Write out the listing in full, matching it word for word.

> **Source material**:

(begin)

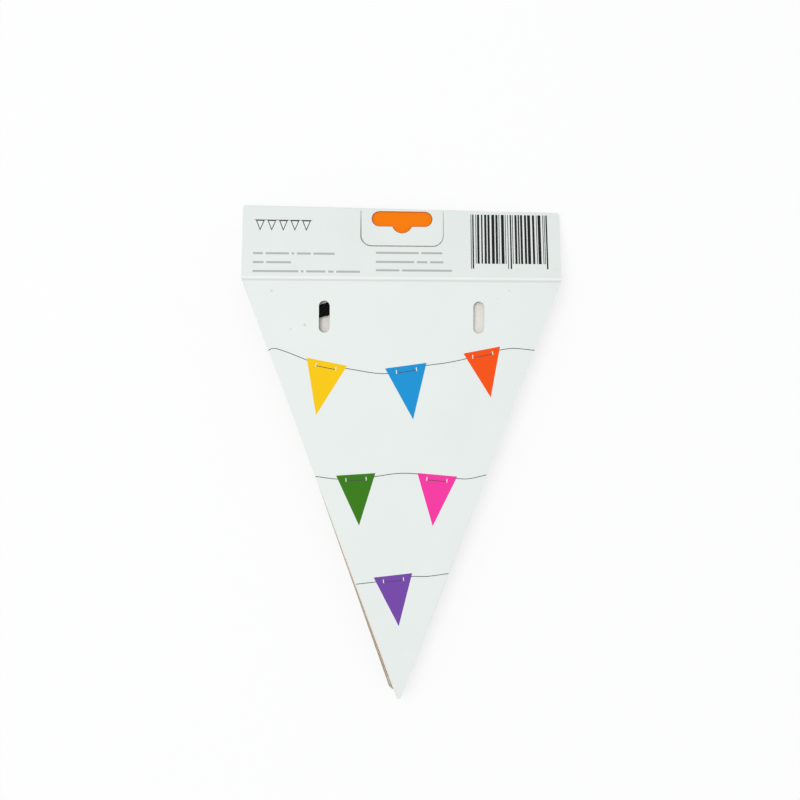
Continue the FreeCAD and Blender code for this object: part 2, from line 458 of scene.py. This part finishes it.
slit_below = 0.9
slit_width = 0.34
rule_height = 0.85
rules = [
    (-60.5, 10.2, (4.0, 9.5, 1.0, 5.6, 8.6)),
    (-60.5, 6.5, (4.4, 10.0)),
    (-60.5, 2.8, (18.5, 1.0, 7.8, 2.2, 9.6)),
    (-10.6, 10.8, (17.4, 8.6)),
    (-10.6, 7.0, (15.6, 4.3, 5.4)),
    (-10.6, 3.5, (9.6, 20.3)),
]
rule_gap = 1.1
bar_field = (28.2, 60.4)
bar_heights = (7.0, 27.9)
guard_low = 4.9
guard_middle = (0.47, 0.53)
guard_right = 0.95
bar_module = 0.33
bar_ink_share = 0.92
badge_left = -60.2
badge_line = 24.4
badge_pitch = 4.7
badge_count = 5
badge_size = (3.6, 4.4)
badge_rule = 0.25
badge_stroke = 0.34
badge_side_inset = 1.6
badge_tip_inset = 2.6


def on_panel(points):
    """Millimetres from the middle of the crease to places on the cover in metres."""
    return np.array(points) * 0.001 + (0, crease_y + print_lift)


def smooth_line(points, steps=5):
    """Curve through the points: each stretch is the cubic that leans along its two neighbours."""
    points = np.array(points)
    padded = np.vstack((2 * points[0] - points[1], points, 2 * points[-1] - points[-2]))
    before, here, after, beyond = padded[:-3], padded[1:-2], padded[2:-1], padded[3:]
    t = np.linspace(0, 1, steps, endpoint=False)[None, :, None]
    before, here, after, beyond = (end[:, None, :] for end in (before, here, after, beyond))
    bent = (2 * before - 5 * here + 4 * after - beyond) * t**2
    twisted = (3 * here - before - 3 * after + beyond) * t**3
    curve = 0.5 * (2 * here + (after - before) * t + bent + twisted)
    return np.vstack((curve.reshape(-1, 2), points[-1:]))


def ribbon(line, width):
    """Closed outline that runs half a width beside the line on one side and back on the other."""
    along = np.gradient(line, axis=0)
    along /= np.linalg.norm(along, axis=1)[:, None]
    aside = np.column_stack((-along[:, 1], along[:, 0])) * width / 2
    return np.vstack((line + aside, (line - aside)[::-1]))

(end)

> **Answer to the problem**:
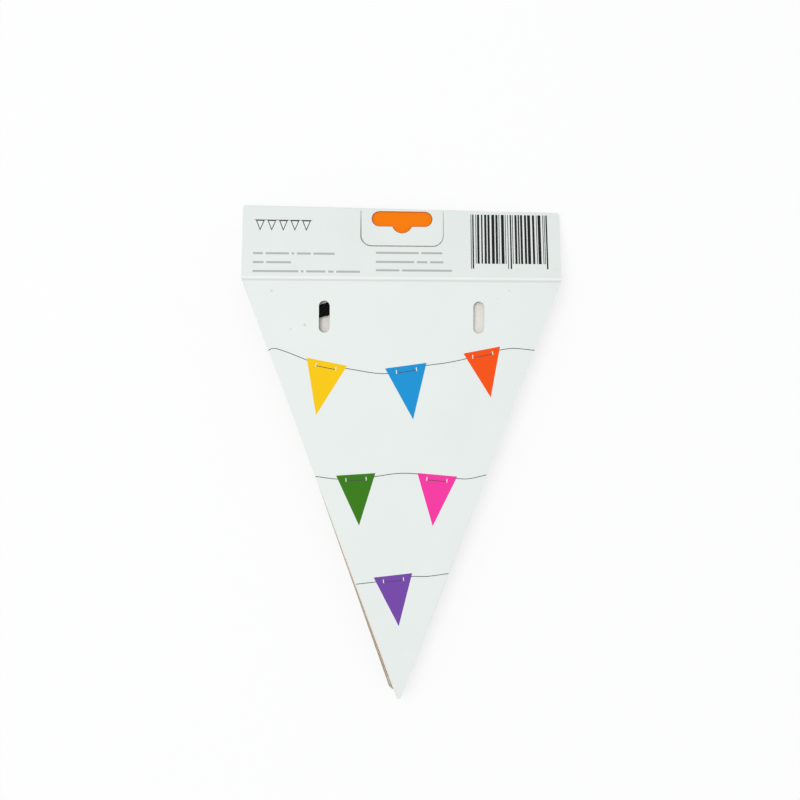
Continue the FreeCAD and Blender code for this object: part 2, from line 458 of scene.py. This part finishes it.
slit_below = 0.9
slit_width = 0.34
rule_height = 0.85
rules = [
    (-60.5, 10.2, (4.0, 9.5, 1.0, 5.6, 8.6)),
    (-60.5, 6.5, (4.4, 10.0)),
    (-60.5, 2.8, (18.5, 1.0, 7.8, 2.2, 9.6)),
    (-10.6, 10.8, (17.4, 8.6)),
    (-10.6, 7.0, (15.6, 4.3, 5.4)),
    (-10.6, 3.5, (9.6, 20.3)),
]
rule_gap = 1.1
bar_field = (28.2, 60.4)
bar_heights = (7.0, 27.9)
guard_low = 4.9
guard_middle = (0.47, 0.53)
guard_right = 0.95
bar_module = 0.33
bar_ink_share = 0.92
badge_left = -60.2
badge_line = 24.4
badge_pitch = 4.7
badge_count = 5
badge_size = (3.6, 4.4)
badge_rule = 0.25
badge_stroke = 0.34
badge_side_inset = 1.6
badge_tip_inset = 2.6


def on_panel(points):
    """Millimetres from the middle of the crease to places on the cover in metres."""
    return np.array(points) * 0.001 + (0, crease_y + print_lift)


def smooth_line(points, steps=5):
    """Curve through the points: each stretch is the cubic that leans along its two neighbours."""
    points = np.array(points)
    padded = np.vstack((2 * points[0] - points[1], points, 2 * points[-1] - points[-2]))
    before, here, after, beyond = padded[:-3], padded[1:-2], padded[2:-1], padded[3:]
    t = np.linspace(0, 1, steps, endpoint=False)[None, :, None]
    before, here, after, beyond = (end[:, None, :] for end in (before, here, after, beyond))
    bent = (2 * before - 5 * here + 4 * after - beyond) * t**2
    twisted = (3 * here - before - 3 * after + beyond) * t**3
    curve = 0.5 * (2 * here + (after - before) * t + bent + twisted)
    return np.vstack((curve.reshape(-1, 2), points[-1:]))


def ribbon(line, width):
    """Closed outline that runs half a width beside the line on one side and back on the other."""
    along = np.gradient(line, axis=0)
    along /= np.linalg.norm(along, axis=1)[:, None]
    aside = np.column_stack((-along[:, 1], along[:, 0])) * width / 2
    return np.vstack((line + aside, (line - aside)[::-1]))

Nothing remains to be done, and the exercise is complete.